I want what's best for you with a fierceness that I sometimes don't recognize. I want you to be healthy and happy and to know how much we love you and that we will always, always be on your side. I want the world to be kind to you. I want to protect you from disappointment and sadness and mean kids and high school even though I know that I can't and that I wouldn't even if I could because those are the things that build character and make you interesting. The truth is, all that wishing and wanting and hoping can sometimes be overwhelming. But then, you look up at me with your big, blue, curious eyes that seem to see everything and I realize that I am trying my very best and you are exactly where you need to be and we are doing just fine.

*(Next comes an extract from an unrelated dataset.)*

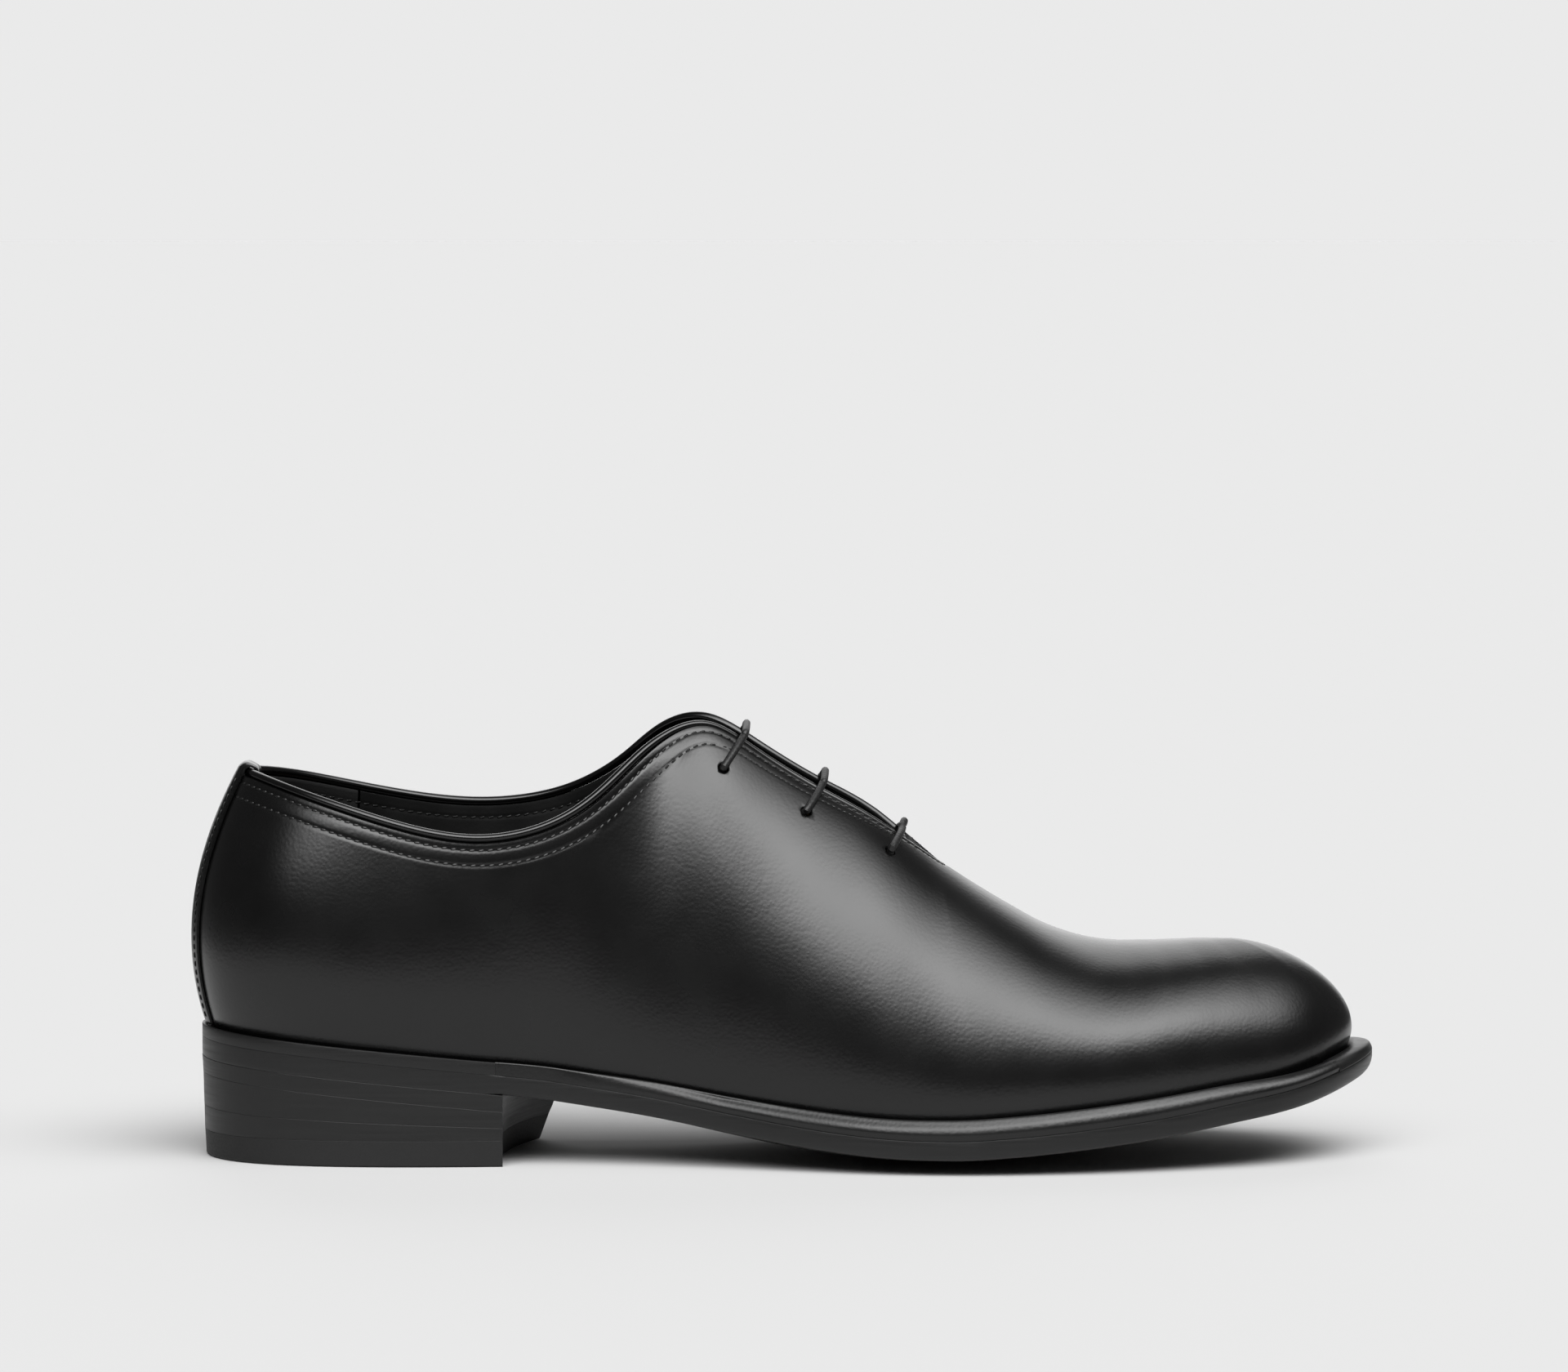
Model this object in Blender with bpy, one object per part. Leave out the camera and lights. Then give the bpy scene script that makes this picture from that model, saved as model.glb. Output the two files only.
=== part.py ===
"""A right-foot wholecut oxford: one-piece leather upper, three pairs of eyelets, welted sole, stacked heel.

+X points to the toe, +Y to the inner (medial) side of the foot and +Z up. The origin is on the ground, at
the middle of the shoe's length and width. Sizes below are in millimetres and become metres in add_object().

The upper is a family of ribs. Each rib is a cubic Bezier that stands on the feather line, where upper meets
sole, and ends on the top line or, in front of the throat, on the ridge. Every layer is the same surface,
moved inwards.
"""

import math

import bmesh
import bpy
import numpy as np
from mathutils import Matrix, Vector

MM = 0.001
GAP = 0.3                    # clearance between pieces that touch on the real shoe

# Upper and lining, measured inwards from the outer face of the leather.
UPPER_THICK = 1.2
LINING_THICK = 0.8
EDGE_DEPTH = 2.2             # depth of the lining at the top line and the facings
BODY_DEPTH = 3.2             # depth of the lining where a stiffener lies in front of it
STIFFENER_THICK = 1.3
BACKER_THICK = 0.5
STAY_THICK = 0.4

# Bottom stock, measured downwards from the feather line.
INSOLE_TOP = -0.9
INSOLE_BOTTOM = 0.5
INSOLE_INSET = 2.0
SOCK_THICK = 0.8
PAD_THICK = 3.0
MARGIN_DEPTH = 2.1
MARGIN_WIDTH = 11.0
WELT_TOP = 0.2
WELT_TONGUE_TOP = 2.4        # the thin inner part of the welt, under the lasting margin
WELT_END = 5.15              # the welt stops and the heel's rand starts at this station
WELT_BOTTOM = 3.3
OUTSOLE_TOP = 3.6
OUTSOLE_BOTTOM = 8.4
SOLE_CROWN = 3.68            # how far the middle of the tread hangs below its edges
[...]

You are getting so big, and it seems like every day some shirt or pair of pants that fit you yesterday is too small all of a sudden. And while putting clothes that you have outgrown into separate bins labeled by size appeals to my great love of organization, it also makes me a little bit sad. I sometimes miss the tiny baby you once were, even though watching you grow and change over the past six months has been my great pleasure. This is the paradox of motherhood, I think. Nostalgia for the months and years behind you and excitement for what lies ahead, all tied together with the visceral understanding that one day, if I do my job right, you are going to grow tall and strong and independent and take your first steps away from me and I am going to have to let you go.

But not yet, ok?

Happy six months, my sweet Will. I am so proud to be your mom, and I am so lucky that you are mine.